In this thesis, we propose to use solar energy harvesting technology as the energy supply source for rechargeable batteries and provide elements of the RIS to simulate the wireless transmission environment of base station is equipped with single-antenna and user is equipped with single-antenna. With the goal of maximizing the system channel capacity, the phase shift and switching mode of the elements of the RIS are jointly designed. By fixing the switching mode first, it is deduced that each phase shift is independent and corresponding. Then, according to the above, a non-convex optimization problem is formulated, and the recursive method of Successive Convex Approximation (SCA) is used to find the best switching mode to maximize the overall data rate. At last, we will discuss the number of configuration elements of the RIS, the placement position of the RIS, the location of the user′s movement, the amount of solar energy size, and three types of channels: first, BS directly to UE; second, BS to RIS and then RIS to UE; third, it is the combination of the former two types. All these resulting in the relationship among the change in channel capacity so as to optimize the system transmission efficiency.

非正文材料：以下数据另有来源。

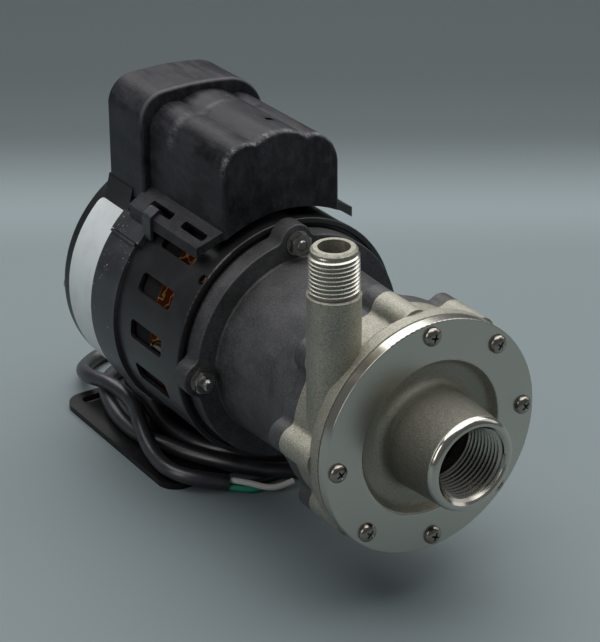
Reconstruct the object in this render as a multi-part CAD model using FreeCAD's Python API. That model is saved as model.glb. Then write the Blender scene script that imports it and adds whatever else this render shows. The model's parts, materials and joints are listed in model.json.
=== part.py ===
import FreeCAD, Part
import math
import os

# Magnetic drive pump: a stainless wet end on a black moulded bracket, driven by a small ventilated motor.
# The row frame has +Z up and the inlet facing -Y. Its origin lies on the floor, at the middle of the foot's four slots.
# Lengths are in millimetres. A station is a distance behind the front face of the front cover, towards the motor.
# Angles are in degrees round the pump axis, from +X towards +Z, as seen from the inlet.

V = FreeCAD.Vector

# Fits and gaps
SEAT = 0.05
RUN = 0.05
CLEAR = 0.4
SOFT = 0.3

# Where the turned pieces' lengthwise line lies, clear of the holes round them
SEAM_ANGLE = 26.0

# Foot
FOOT_WIDTH = 104.0
FOOT_LENGTH = 105.0
FOOT_THICK = 3.0
FOOT_CORNER = 10.0
SLOT_LENGTH = 14.0
SLOT_WIDTH = 6.0
SLOT_SPACING_X = 75.0
SLOT_SPACING_Y = 89.0
PEDESTAL_WIDTH = 25.0
PEDESTAL_LENGTH = 82.0
PEDESTAL_CORNER = 5.0

# Main heights and places
AXIS_HEIGHT = 75.0
FOOT_STATION = 183.5

# Front cover and inlet
FLANGE_DIA = 106.2
COVER_THICK = 6.0
RECESS_DIA = 69.7
DISH_DEPTH = 5.5
DISH_WALL = 4.0
DISH_FLOOR_DIA = 60.0
BOSS_LENGTH = 28.2
BOSS_MOUTH_DIA = 41.3
BOSS_FOOT_DIA = 46.4
BOSS_ROUND = 2.8
INLET_BORE_DIA = 33.0
INLET_CHAMFER = 1.1
INLET_THREAD_DEPTH = 27.4
EYE_DIA = 25.0

# Cover screws, eight places with the one beside the outlet left empty
SCREW_CIRCLE_DIA = 94.6
SCREW_START = 1.7
SCREW_PLACES = 8
SCREW_EMPTY_PLACE = 3
SCREW_DIA = 4.2
SCREW_HOLE_DIA = 5.0
SCREW_HEAD_DIA = 8.2
SCREW_HEAD_HEIGHT = 2.6
SCREW_INSERT_DIA = 6.4
SCREW_INSERT_LENGTH = 7.0

# Volute housing and outlet
RIM_DEPTH = 6.5
JOINT_GROOVE_WIDTH = 0.6
JOINT_GROOVE_DEPTH = 1.2
VOLUTE_BODY_DIA = 95.2
VOLUTE_BODY_DEPTH = 20.0
LOBE_DIA = 14.2
LOBE_BLEND = 3.0
CAN_SHOULDER_DEPTH = 4.0
CAN_SHOULDER_WIDTH = 4.2
OUTLET_X = -35.7
OUTLET_STATION = 20.0
OUTLET_PIPE_DIA = 22.4
OUTLET_TOP = 88.4
OUTLET_THREAD_LENGTH = 20.0
OUTLET_CORE_DIA = 19.2
OUTLET_BORE_DIA = 13.4
OUTLET_CHAMFER = 1.0

# Cover and can seals
COVER_SEAL_INSET = 2.5
COVER_SEAL_WIDTH = 2.6
COVER_SEAL_DEPTH = 1.6
CAN_SEAL_INSET = 2.2
CAN_SEAL_WIDTH = 2.0
CAN_SEAL_DEPTH = 1.4

# Containment can
CAN_FLANGE_INSET = 4.1
CAN_DIA = 53.0
CAN_WALL = 2.0
CAN_LENGTH = 42.0
CAN_BOSS_DIA = 14.0
CAN_BOSS_LENGTH = 6.0

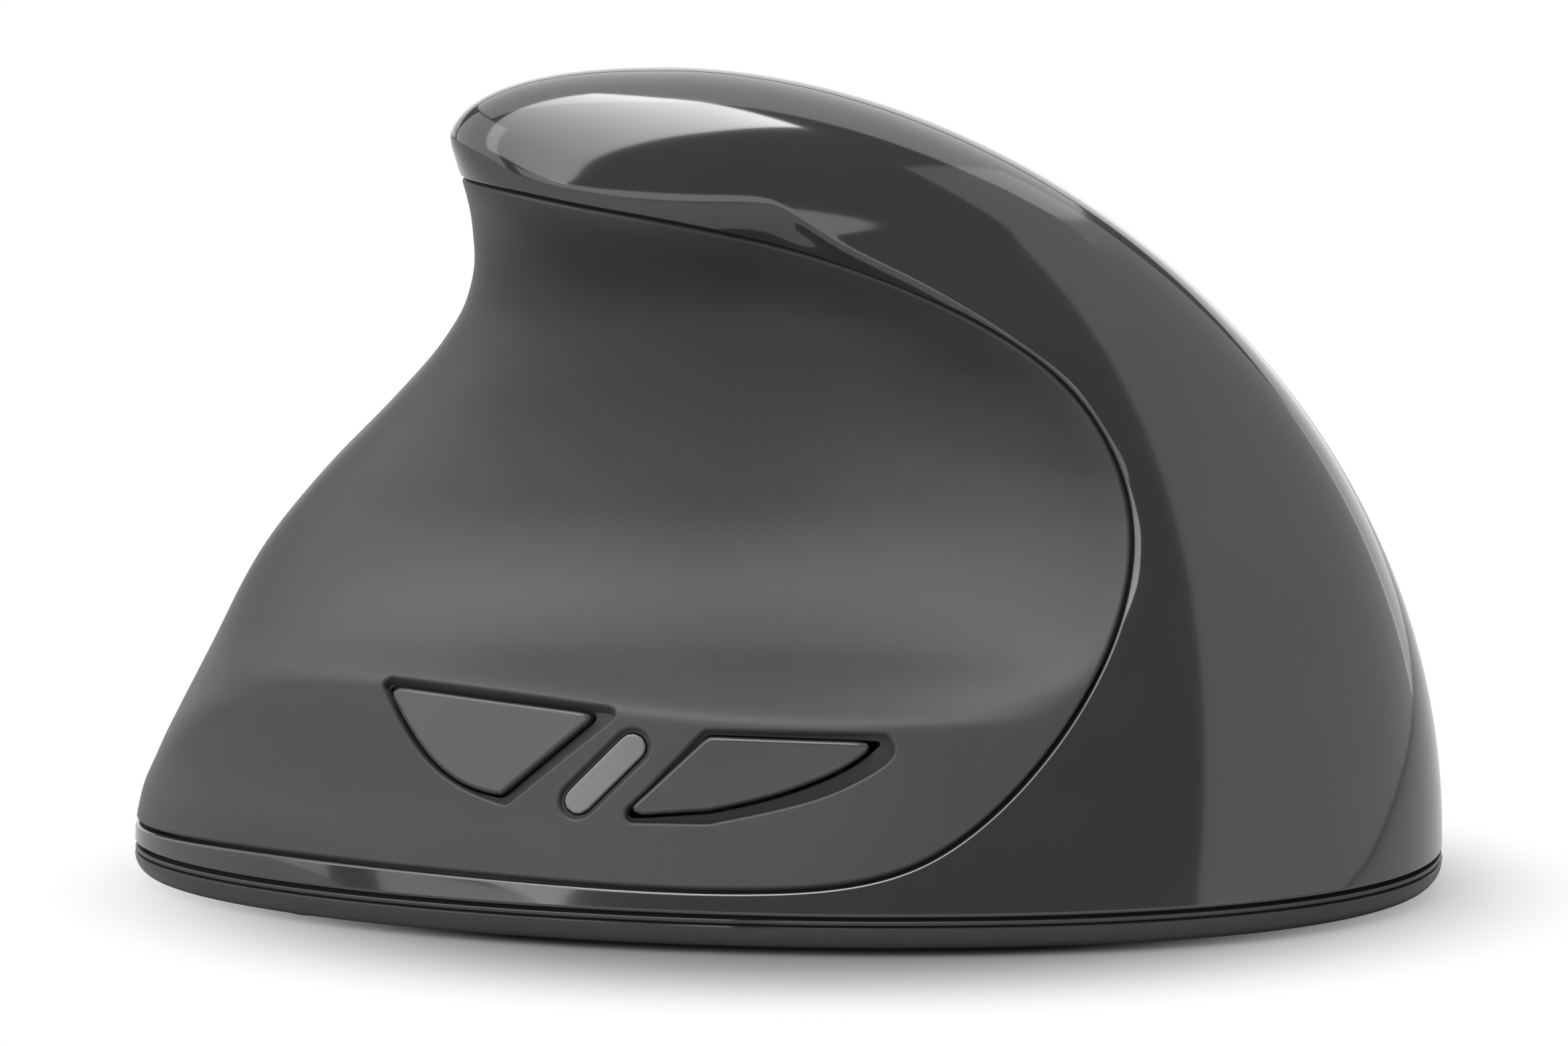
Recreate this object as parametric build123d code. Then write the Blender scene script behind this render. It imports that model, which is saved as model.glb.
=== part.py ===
"""Right-handed vertical mouse: gloss shell, soft thumb panel, thumb and finger buttons, wheel, base.

Millimetres. X points forward (to the fingertips), Y to the thumb side and Z up. The origin is at
the middle of the base, on the desk.
"""
from build123d import *
import math
import numpy as np
import os

# Overall size
length = 120.0
width = 61.0
height = 75.0

# Size at which the outlines of the form below were drawn; they stretch to the overall size
drawn_length = 120.0
drawn_width = 61.0
drawn_height = 75.0
half_length = drawn_length / 2
half_width = drawn_width / 2

# Walls, gaps and levels of the casing
shell_wall = 2.2
seam_gap = 0.35
button_gap = 0.4
front_gap = 0.9
foot_drop = 0.4
tray_floor = 2.0
tray_top = 3.6
groove_height = 0.3
groove_depth = 0.7
ridge_height = 0.4
lip_wall = 1.2
lip_height = 3.0
ridge_inset = 0.1
tray_round_in = 2.2

# Wheel and the finger side
wheel_x = 14.0
wheel_level = 47.0
wheel_radius = 10.5
wheel_width = 6.5
wheel_proud = 3.3
tyre_thickness = 1.9
axle_radius = 1.5
running_clearance = 0.06
wheel_clearance = 0.5
zone_rear = 30.0
zone_front = 60.0
zone_depth = 12.0
bezel_half = 4.4
left_edge = 21.0
right_edge = 20.5
corner_radius = 2.0
board_drop = 6.5
board_thick = 1.2
pivot_back = 26.5
pivot_depth = 8.5
pivot_radius = 1.0
press_back = 4.0
micro_length = 12.8
micro_width = 5.8
micro_height = 6.5
micro_side = 13.0
plunger_height = 0.7
plunger_gap = 0.35
dpi_x = -22.2
dpi_half = 3.4
dpi_travel = 0.3
board_rear = -29.0
board_front = 8.5
rail_thick = 2.5
ear_half = 1.7
ear_thick = 1.8
bracket_sides = (4.6, 9.0)
button_sides = (6.8, 13.4)
finger_reach_level = 8.0

# Wheel carrier
tread_count = 30
cheek = 1.2
carrier_pivot = -13.5
pivot_low = -10.5

# Thumb buttons
lens_x = 15.7
lens_level = 15.1
lens_shift = 0.3
lens_run = 6.4
lens_radius = 1.0
lens_play = 0.05
lens_rim = 0.55
lens_rim_depth = 0.5
thumb_travel = 0.5
pocket_depth = 1.3
pocket_round = 0.7
tile_round = 0.35
thumb_side_steps = 10
face_inset = 0.15
hole_clearance = 0.3
prism_spare = 8.0
lip_thick = 1.0
lip_reach = 0.9
lip_half = 2.5
stem_drop = 0.8
tact_side = 6.0
tact_height = 3.5
led_height = 1.6

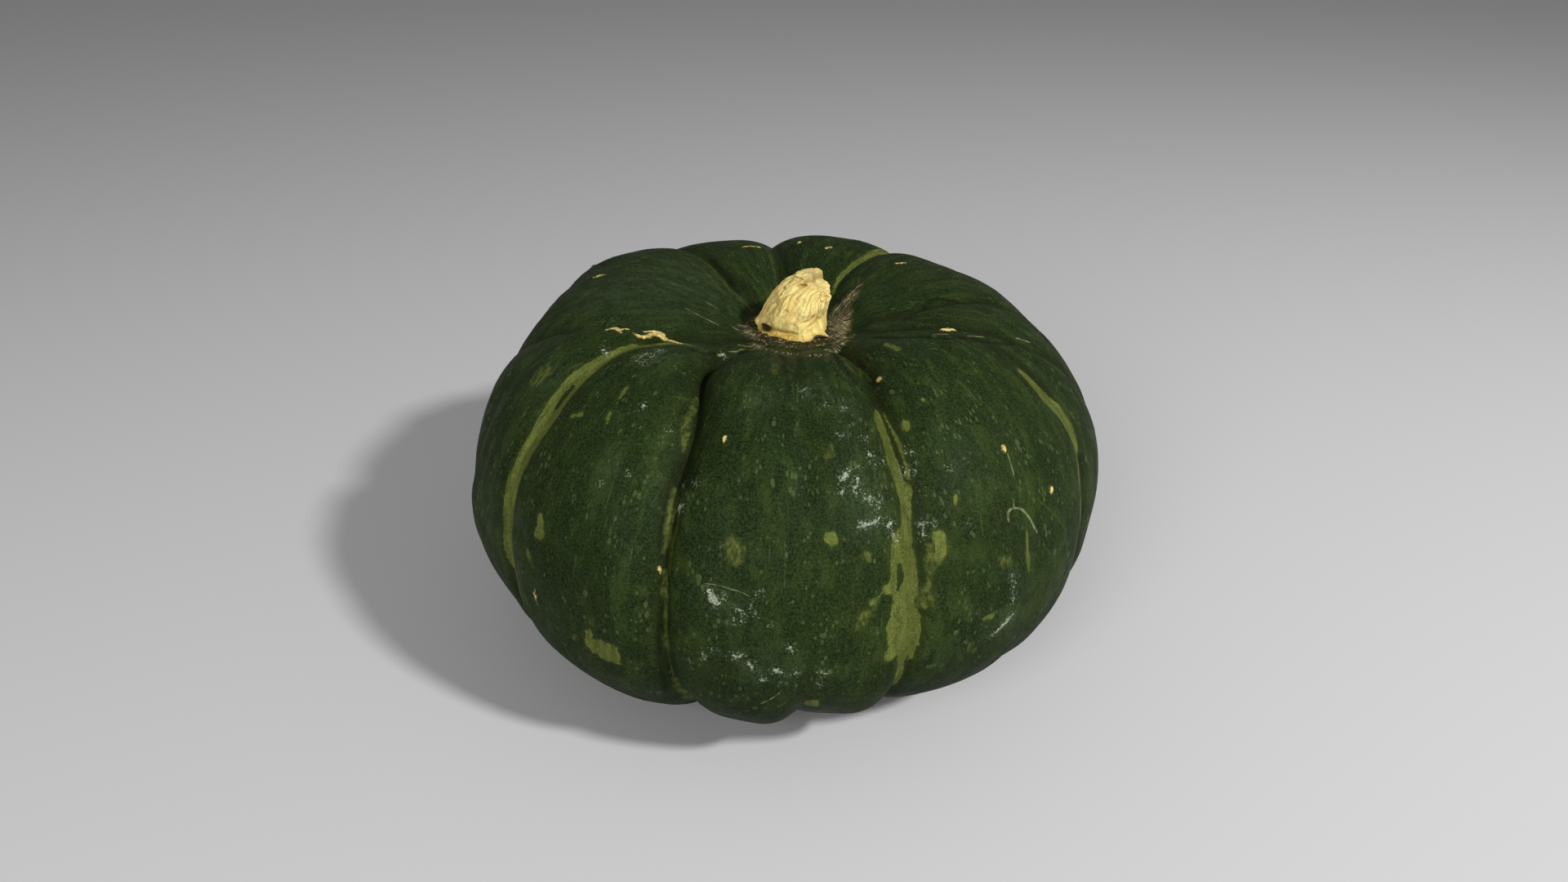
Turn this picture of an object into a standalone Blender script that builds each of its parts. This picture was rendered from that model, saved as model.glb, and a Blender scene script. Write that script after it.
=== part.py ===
"""Green winter squash with a cut corky stem.

Two solids: the ribbed fruit, one closed body whose underside lobes have small
flats where it rests, and the dry stem stub that sits in the hollow on top.
Metres, +Z up. The origin is on the resting plane, under the middle of the
squash; +X is to the right and -Y is the side that faces the viewer.
"""
import bpy
import bmesh
import math
import numpy as np

# ---- driving dimensions ---------------------------------------------------
BELLY_RADIUS = 0.092        # mean radius at the widest level
UPPER_HEIGHT = 0.0674       # belly level to where the top dome would end
LOWER_HEIGHT = 0.0493       # belly level to the underside
UPPER_ROUND = 2.13          # superellipse power of the upper half (2 = ellipse)
LOWER_ROUND = 2.42          # superellipse power of the lower half
CROWN_DEPTH = 0.0263        # depth of the hollow round the stem
CROWN_SPREAD = 0.0416       # how wide that hollow spreads
CROWN_OFFSET = 0.0032       # the hollow's middle lies this far towards +X
SEAT_RADIUS = 0.0145        # flat seat that the stem stands on
BLOSSOM_DEPTH = 0.0075      # dimple in the underside
BLOSSOM_SPREAD = 0.0300
FLOOR_BELOW_BELLY = 0.0444  # belly level above the resting plane
FRUIT_CENTRE = (-0.00143, 0.00062)   # fruit's axis from the middle of the squash

PLAN_OVAL = (-0.026, -0.014)        # cos 2a and sin 2a of the plan's outline
PLAN_TRIANGLE = (0.030, 0.001)      # cos 3a and sin 3a of the plan's outline

STEM_GAP = 0.0004           # clearance between the seat and the stem
STEM_HEIGHT = 0.0158
STEM_BASE_RADIUS = 0.0096
STEM_TOP_RADIUS = 0.0079
STEM_LEAN = (0.0042, 0.0012)        # how far the top stands off the base
STEM_RIDGES = 5

BODY_COLUMNS = 88           # eight to each lobe
BODY_ROWS = 42
STEM_COLUMNS = 30
STEM_ROWS = 12

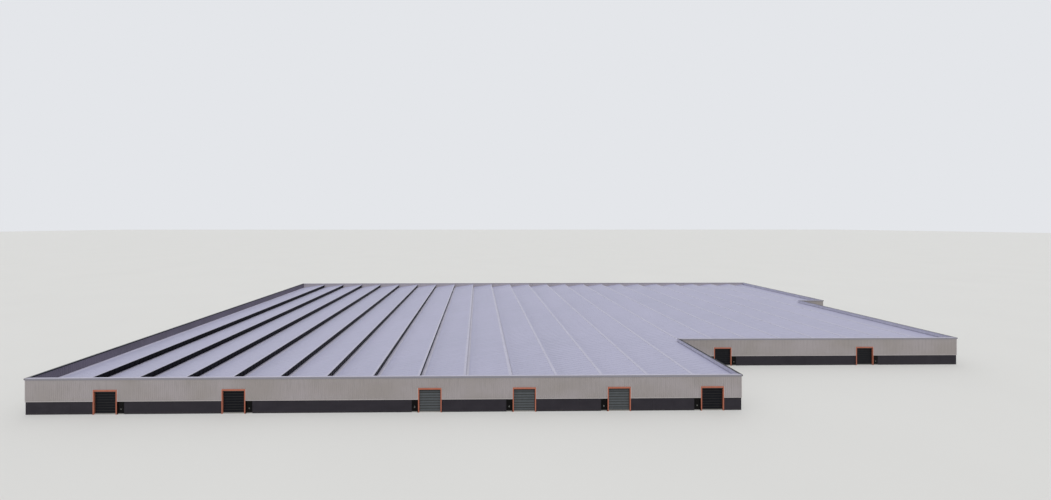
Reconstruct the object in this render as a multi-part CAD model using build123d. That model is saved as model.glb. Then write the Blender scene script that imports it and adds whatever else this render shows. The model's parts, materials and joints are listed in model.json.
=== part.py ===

The simulation results can prove that using the recursive method of Successive Convex Approximation (SCA) in convex optimization can obtain the optimal switching mode of elements of the RIS, and the use of RIS in wireless transmission environment can indeed effectively improve transmission quality. |